Find my favorite bamboo toothbrush on my products page.

53. Remove Your Window AC Unit in the Winter

Leaving a window AC unit installed throughout the winter is extremely inefficient because it allows the heat inside of your apartment to flow outside it is used inside - and that heat doesn't just magically appear, it's created by burning fossil fuels (even if you've switched your energy supplier or if your landlord pays for your heating bill). Removing your window unit every winter helps decrease demand for energy generation and will save you $$$ on your heating bill.

Outside winter conditions like snow and ice can also damage your unit and shorten its lifespan. If you absolutely have to keep the unit in place, wrap the inside with a padded cover to reduce draft and insulate the area around it to reduce heat transfer.

54. Use Loose-Leaf Tea Rather Than Tea Bags

A lot of people assume that tea bags are made of paper and put them into their compost bins. In reality, most tea bags contain plastic, and should be disposed of in the trash to avoid contaminating the compost and leaching microplastics into the environment.

A better option is to purchase loose-leaf tea in bulk or in a compostable package. This tea can be used with a tea ball (shown above) or refillable tea bags to create plastic free tea!

55. Recycle (Properly)

Everyone knows what recycling is, but most people don't know how to recycle properly. What is/isn't accepted and the way the items are sorted varies based on where you live and what waste hauling company collects your recycling.

At the most basic level, you should know if your recycling system is single stream or source separated.

You should also know which types of plastic are accepted, and which aren’t. The numbers printed on plastic products tell you what type of plastic it's made of, and not all types of plastic may be recyclable in your municipality.

Finally, it’s good to know nitty-gritty details about specific materials. For example, in NYC magazine paper can be recycled with the paper recycling stream, but in other cities it is unacceptable due to the glossy coating.

Every time you are unsure of how to dispose of a certain item, do a bit of research and soon you will be a recycling pro!

(P.S. I plan to create a guide to recycling in NYC soon so STAY TUNED!)

56. Use Reusable Cotton Rounds for Skincare

Reusable cotton makeup rounds are gentle on skin and can be used infinitely (just throw them in the washer when they get too dirty), whereas disposable cotton balls and makeup pads are used once and spend eternity in the landfill.

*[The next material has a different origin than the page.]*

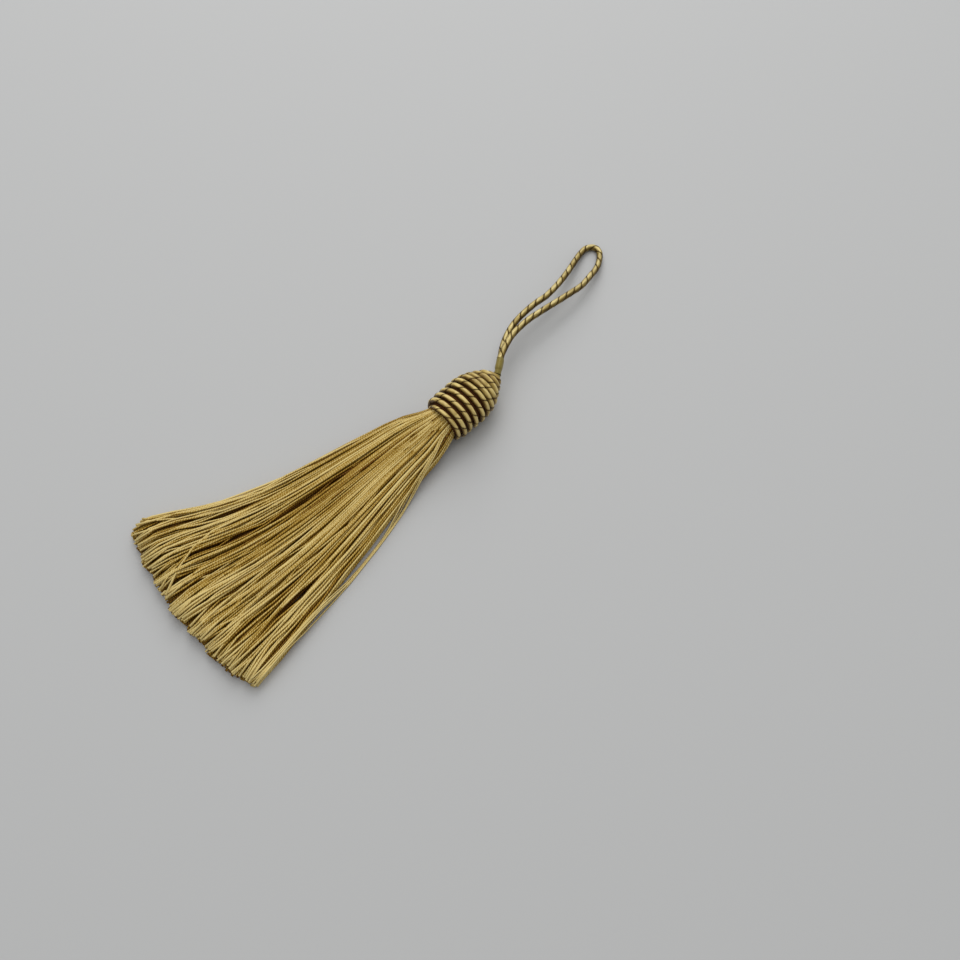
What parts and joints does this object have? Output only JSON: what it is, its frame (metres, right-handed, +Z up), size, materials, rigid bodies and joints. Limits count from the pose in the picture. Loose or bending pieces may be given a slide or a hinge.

Also, you don't need to spend money to buy cute ones like those shown above, you can simply make your own from old fabric or t-shirts.

57. Make Your Own Trail Mixes/Energy Bites/Granola Bars

I spend a lot of my free time hiking, running, biking, climbing, etc. so I frequently buy high calorie, low-weight, portable snacks like trail mix, granola bars, and energy bites. Although the food itself may be healthy and organic, these type of products almost always come in single-use packaging. Plan ahead before your next adventure and make some yummy homemade versions instead!

Check out Minimalist Baker for recipe ideas or experiment with whatever you have in your pantry!

58. Get Receipts Emailed

Receipts are printed on paper, but receipt paper is coated with bisphenol-A or BPA, an endocrine-disrupting industrial chemical. The presence of BPA in receipts prevents them from being recycled with other paper products, but since most people are unaware of this they put their receipts into the paper bin and thus contaminate the paper recycling stream.

As an easy alternative, have an electronic copy of your receipt emailed or texted to you, or simply ask for no receipt!

59. Walk More

One of the best parts about living in a city like NYC is the ability to walk to so many places. I often choose a 30 minute walk over a 10 minute subway or Uber ride. Walking is a zero-emissions mode of transportation and is a great form of low-impact exercise. It allows you to get outside, breathe fresh air, and clear your mind. Also, walking around a new neighborhood or city is a great way to experience it!

Can you tell I love to walk?

60. Volunteer for Environmental Organizations

Educating yourself and changing your own behaviors is a great start, but to create effective change we need to help others do the same. A great way to spread the environmental movement is to volunteer with a local environmental organization. These organizations often rely on volunteers to operate, so they will appreciate any time you can give them. Volunteering has many personal benefits, too - it's a great way to try out a new industry or skill, meet like-minded people, and lift your spirits when the laundry list of today's environmental issues is bringing you down.

Check out this article for ideas on places to volunteer, and keep your eye out for opportunities in your community. I personally volunteer with GrowNYC, Urban Green Council, and Muddy Paws Rescue.